On Tuesday, in a decision with major implications for ongoing litigation concerning the employee status of Uber drivers, Judge Chen ruled that Uber’s arbitration clause is unenforceable.  In a seventy-page decision, the court held that the arbitration clause, which contained a class-action waiver, is both procedurally and substantively unconscionable under California law. The order comes in two cases involving claims related to background checks (Mohamed v. Uber and Gillette v. Uber), but it will apply to the O’Connor litigation, which we have covered in some depth and which raises directly the employment status question.  Unless the decision in Mohamed and Gillette is reversed, this means that the claims in O’Connor can proceed to trial and will not be subject to mandatory – and individual – arbitration. This is clearly a major procedural development in what is shaping up to be the most important legal challenge to Uber’s classification of its drivers as independent contractors.

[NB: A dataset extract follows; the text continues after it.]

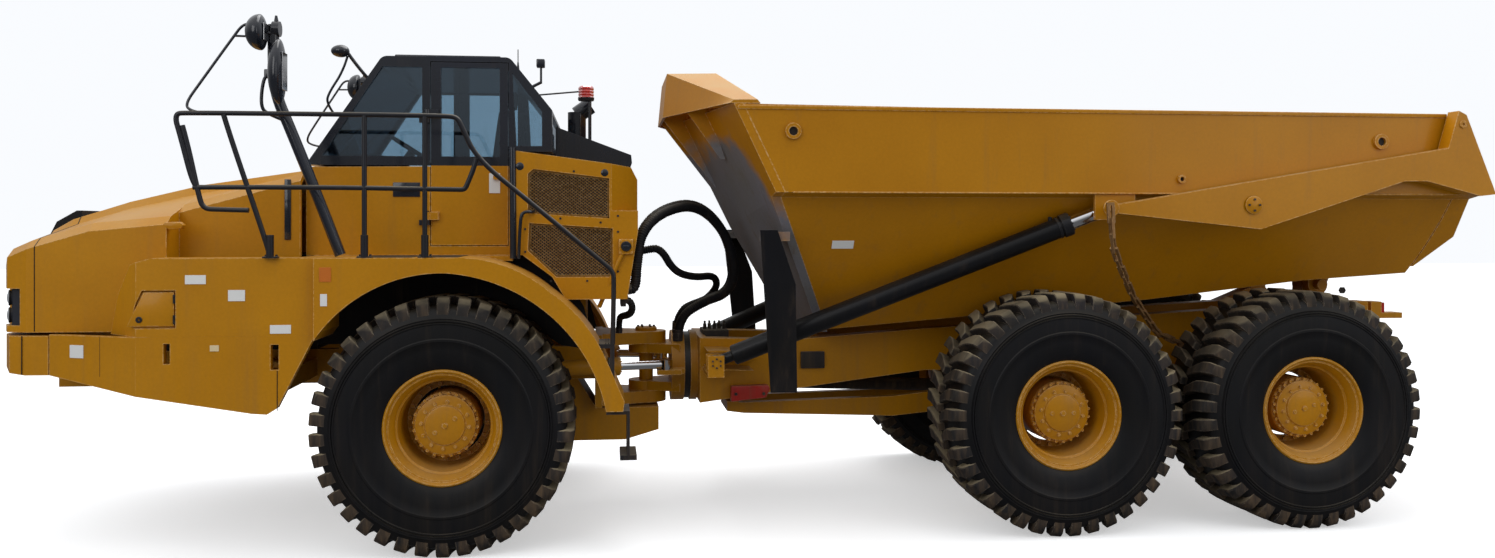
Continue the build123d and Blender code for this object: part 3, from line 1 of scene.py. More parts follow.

The order is detailed and worth reading in its entirety.  In sum, though, the court’s holding proceeds in three essential steps.

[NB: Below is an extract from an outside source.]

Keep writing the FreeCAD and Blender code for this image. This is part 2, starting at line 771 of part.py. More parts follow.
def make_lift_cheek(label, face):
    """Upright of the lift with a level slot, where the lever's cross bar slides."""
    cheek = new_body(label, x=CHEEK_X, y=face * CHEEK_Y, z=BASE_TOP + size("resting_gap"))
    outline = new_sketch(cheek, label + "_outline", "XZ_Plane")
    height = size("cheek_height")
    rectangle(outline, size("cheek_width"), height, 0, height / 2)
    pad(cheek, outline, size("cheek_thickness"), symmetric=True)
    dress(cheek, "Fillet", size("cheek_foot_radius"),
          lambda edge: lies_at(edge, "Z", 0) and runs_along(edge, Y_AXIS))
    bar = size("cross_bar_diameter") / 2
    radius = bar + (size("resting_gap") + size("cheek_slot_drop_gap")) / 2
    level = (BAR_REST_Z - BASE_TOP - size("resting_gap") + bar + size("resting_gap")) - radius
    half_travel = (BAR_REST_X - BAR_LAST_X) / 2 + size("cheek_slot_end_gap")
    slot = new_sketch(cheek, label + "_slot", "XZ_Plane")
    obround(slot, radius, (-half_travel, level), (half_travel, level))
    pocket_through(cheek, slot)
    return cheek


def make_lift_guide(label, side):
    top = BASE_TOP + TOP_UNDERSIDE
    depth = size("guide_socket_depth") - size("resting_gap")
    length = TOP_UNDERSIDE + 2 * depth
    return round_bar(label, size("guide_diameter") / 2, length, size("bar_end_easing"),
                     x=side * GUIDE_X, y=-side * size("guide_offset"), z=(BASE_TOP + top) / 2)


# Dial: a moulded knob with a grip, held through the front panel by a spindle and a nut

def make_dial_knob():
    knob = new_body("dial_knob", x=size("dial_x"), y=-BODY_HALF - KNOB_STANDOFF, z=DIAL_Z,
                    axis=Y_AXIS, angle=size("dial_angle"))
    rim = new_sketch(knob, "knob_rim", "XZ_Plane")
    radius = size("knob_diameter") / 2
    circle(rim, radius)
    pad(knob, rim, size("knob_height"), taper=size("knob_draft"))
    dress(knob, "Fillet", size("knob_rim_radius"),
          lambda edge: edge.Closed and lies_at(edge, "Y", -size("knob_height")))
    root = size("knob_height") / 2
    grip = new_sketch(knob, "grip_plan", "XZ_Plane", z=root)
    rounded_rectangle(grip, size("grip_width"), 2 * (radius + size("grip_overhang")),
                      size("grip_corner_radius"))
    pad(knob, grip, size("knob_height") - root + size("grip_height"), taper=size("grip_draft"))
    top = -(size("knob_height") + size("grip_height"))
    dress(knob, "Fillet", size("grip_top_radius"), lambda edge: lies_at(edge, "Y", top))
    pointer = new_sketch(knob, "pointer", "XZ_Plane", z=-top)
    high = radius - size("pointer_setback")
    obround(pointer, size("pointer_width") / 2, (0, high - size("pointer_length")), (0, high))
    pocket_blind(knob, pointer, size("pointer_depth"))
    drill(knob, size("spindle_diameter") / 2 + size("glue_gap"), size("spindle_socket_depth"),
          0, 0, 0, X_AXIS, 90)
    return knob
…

First, agreeing with Uber’s arguments, the court held that the plaintiff-drivers had in fact assented to be bound by the arbitration provisions and the contracts of which they were a part.  In order to gain access to the Uber app, the plaintiffs had clicked a “Yes, I agree” button that appeared near hyperlinks to the contracts at issue, and then clicked a second “Yes, I agree button” confirming that that had “reviewed all the documents and agree to all the new contracts.”  Judge Chen found these acts sufficient to constitute assent to the contracts, including to the arbitration provisions.

But the court then found two components of the relevant contracts unenforceable.  The first unenforceable clause was the so-called delegation clause which stipulated that questions concerning the enforceability of the arbitration clause would themselves be resolved by the arbitrator.  Such delegation clauses are enforceable only when they are “clear and unmistakable,” and Judge Chen found that the Uber delegation clause did not meet this standard: although the delegation clause’s language was itself clear, that language conflicted with other portions of the contract that created ambiguity about which decision maker – the arbitrator or a court – would decide enforceability.  This ambiguity defeated Uber’s claim that the delegation was clear and unmistakable.  Judge Chen also held, in the alternative, that the delegation clause was unconscionable under California law: procedurally unconscionable because (at least with respect to one version of the contract) the opt-out clause was “buried in the contract” and substantively unconscionable because it required – in certain cases – employees to pay substantial forum fees.

Having determined that the delegation clause was ineffective, the court thus had jurisdiction to decide whether the arbitration provision was itself enforceable, and held that it was not.  Under California law, the court concluded that the provision was both procedurally and substantively unconscionable.  The provision was procedurally unconscionable because, again, the opt-out clause was “inconspicuous and incredibly onerous to comply with.”  And the provision was substantively unconscionable because it is “permeated with substantively unconscionable terms:” it waives plaintiffs’ right to bring certain claims in any forum, it has an impermissible fee-shifting clause, a carve-out that “permits Uber to litigate the claims most valuable to it in court . . . while requiring its drivers to arbitrate those claims. . .they are most likely to bring against Uber,” and a provision that gives Uber authority to modify contract terms unilaterally and at any time.

We will keep close tabs on this decision and the ongoing Uber litigation.